2. **Grid Complexity:** The underlying black dot-and-line grid is highly complex and irregular, resembling a road network or a state-space graph with many possible connections. This complexity explains why even the "optimal" path is not simple.
3. **Shared Landmarks:** The black triangle and circle serve as common reference points, but their relative positions to the paths differ. The triangle is near the start of the yellow path but near the middle of the purple path's trajectory. Both paths share the same final endpoint (black circle).
4. **Visual Efficiency:** The model path (purple) appears to cover less total distance and has fewer sharp turns than the optimal path (yellow), suggesting the model may be optimizing for a different metric (e.g., smoothness, predictability) or has learned an approximate policy.
### Interpretation
This image is a classic visualization used in fields like robotics, reinforcement learning, or algorithmic path planning. It demonstrates the difference between a ground-truth, computationally derived optimal solution and the solution produced by a trained model (e.g., a neural network).

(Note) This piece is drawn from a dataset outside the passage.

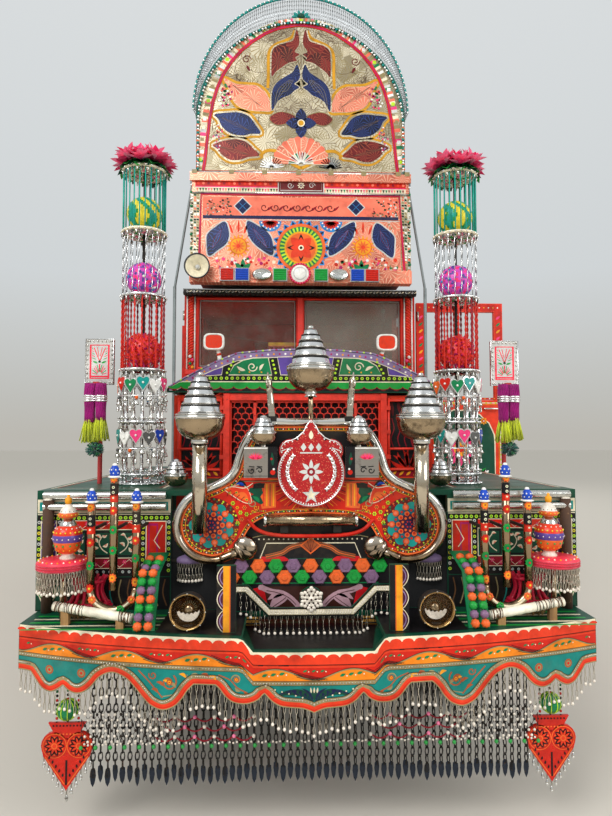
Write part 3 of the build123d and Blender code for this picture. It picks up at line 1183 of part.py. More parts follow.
# Rear bumper with tail lamps and the jaw for a towing pin
REAR_BAR_Y = (6540, 6600)
REAR_BAR_Z = (660, 780)
JAW_Y = 6668
JAW_BORE = 20.5
JAW_Z = (700, 780)
JAW_PLATE = 18
with BuildPart() as rear_bumper:
    slab((-1150, 1150), REAR_BAR_Y, REAR_BAR_Z)
    for x in both_sides((rail_inner, rail_outer)):
        slab(x, (RAIL_REAR_Y, REAR_BAR_Y[0]), REAR_BAR_Z)
    for z in ((JAW_Z[0], JAW_Z[0] + JAW_PLATE), (JAW_Z[1] - JAW_PLATE, JAW_Z[1])):
        slab((-50, 50), (REAR_BAR_Y[1], JAW_Y + 50), z)
    rod((0, JAW_Y, JAW_Z[0] - 1), (0, JAW_Y, JAW_Z[1] + 1), JAW_BORE, Mode.SUBTRACT)
    for x in both_sides((880, 1100)):
        slab(x, (REAR_BAR_Y[1], REAR_BAR_Y[1] + 45), (REAR_BAR_Z[0] + 15, REAR_BAR_Z[1] - 15))
pieces["rear_bumper"] = rear_bumper

# Painted skirts under the cargo floor, and mud flaps behind the rear wheels
SKIRT_LOW_Z = 800
SKIRT_THICK = 15
FLAP_Y = WHEELBASE + 600
with BuildPart() as side_skirts:
    skirt_x = CARGO_HALF_WIDTH - 20
    for x in both_sides((skirt_x, skirt_x + SKIRT_THICK)):
        for y in ((CARGO_FRONT_Y + 20, 3560), (4940, CARGO_REAR_Y - 20)):
            slab(x, y, (SKIRT_LOW_Z, floor_low))
    for x in both_sides((705, 1190 - SKIRT_THICK)):
        slab(x, (FLAP_Y, FLAP_Y + 12), (320, bearer_low))
pieces["side_skirts"] = side_skirts

os.makedirs("parts", exist_ok=True)
for label, piece in pieces.items():
    piece.part.label = label
    export_step(piece.part, "parts/" + label + ".step")
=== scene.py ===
import random
from math import asin, atan2, ceil, copysign, cos, hypot, pi, radians, sin, sqrt

import bmesh
import bpy
from mathutils import Matrix, Vector


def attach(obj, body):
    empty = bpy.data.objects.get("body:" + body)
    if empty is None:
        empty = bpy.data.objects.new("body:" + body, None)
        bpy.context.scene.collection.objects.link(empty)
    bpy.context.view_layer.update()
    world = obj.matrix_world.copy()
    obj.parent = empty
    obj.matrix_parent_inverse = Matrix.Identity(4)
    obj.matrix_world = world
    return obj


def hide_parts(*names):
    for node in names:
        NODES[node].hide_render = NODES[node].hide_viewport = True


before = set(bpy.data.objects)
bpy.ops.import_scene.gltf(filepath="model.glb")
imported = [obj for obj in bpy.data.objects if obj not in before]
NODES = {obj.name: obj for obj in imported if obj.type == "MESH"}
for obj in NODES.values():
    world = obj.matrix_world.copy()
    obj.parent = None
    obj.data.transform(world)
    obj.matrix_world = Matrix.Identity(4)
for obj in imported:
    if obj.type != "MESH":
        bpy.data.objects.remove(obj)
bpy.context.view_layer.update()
X = Vector((1, 0, 0))
TAU = 2 * pi

PALETTE = {"red": "#C8200F", "scarlet": "#E03A1C", "orange": "#E8662A", "amber": "#EE9C1E",
           "yellow": "#E8D036", "lime": "#B4DC2C", "green": "#17963A", "leaf": "#0E7A48", "forest": "#0B4632",
           "teal": "#0E8E86", "sky": "#2E86C8", "blue": "#1746B4", "navy": "#141C46", "purple": "#5E4696",
           "mauve": "#8A749C", "pink": "#F0407E", "magenta": "#A8145E", "salmon": "#F0765C",
           "maroon": "#641418", "wine": "#8C0F22", "white": "#EFEDE6", "cream": "#E8DDBE", "black": "#131114",
           "brown": "#64432A", "khaki": "#94855C", "rust": "#A8522A", "silver": "#C9C9C4", "grey": "#5A5A58",
           "rose": "#FF3A78", "blush": "#FF86AC", "fern": "#2E9A44", "lemon": "#F4DE3C", "aqua": "#1FA08E",
           "coral": "#F0384E", "crimson": "#C6161E", "umber": "#3C1C16", "heather": "#80607E",
           "jade": "#0B7C74", "plum": "#4A1430", "orchid": "#B8909A", "saffron": "#EE8418",
           "ochre": "#C9901E", "fuchsia": "#D44CB6", "ruby": "#C01636", "lagoon": "#0A5F70",}


def linear(code):
    """The linear colour of a hex code."""
    parts = [int(code[i:i + 2], 16) / 255 for i in (1, 3, 5)]
    return tuple(c / 12.92 if c <= 0.04045 else ((c + 0.055) / 1.055) ** 2.4 for c in parts) + (1.0,)


def shade(colour, share):
    """A colour made lighter or darker by a share."""
    return tuple(min(1.0, c * share) for c in colour[:3]) + (1.0,)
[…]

* **What the Data Suggests:** The "Optimal Path" likely represents the result of an exhaustive search algorithm (like A* or Dijkstra's) that guarantees the shortest or least-cost path through the complex grid, albeit at high computational cost. Its winding nature indicates the grid contains many high-cost areas or obstacles that must be circumvented. The "Model Path" represents a learned policy's attempt to navigate the same space. Its more direct but imperfect route suggests the model has generalized a "good enough" strategy that balances efficiency with computational speed, but it has not fully replicated the optimal solution's nuanced navigation of the cost landscape.
* **Relationship Between Elements:** The static dashed lines and markers provide a fixed frame of reference, allowing the viewer to easily see how each path relates to the same spatial landmarks. The identical grid confirms the comparison is fair.
* **Notable Anomalies/Insights:** The fact that the model's path is *less* tortuous than the optimal path is counterintuitive and highly significant. It implies that the model's objective function or training data may not perfectly align with the true optimality criteria used to generate the yellow path. Alternatively, the model might be avoiding areas that are technically optimal but risky or unstable in a way not captured by the grid's cost structure. This visualization effectively highlights the "sim-to-real" or "theory-to-practice" gap in learned navigation systems.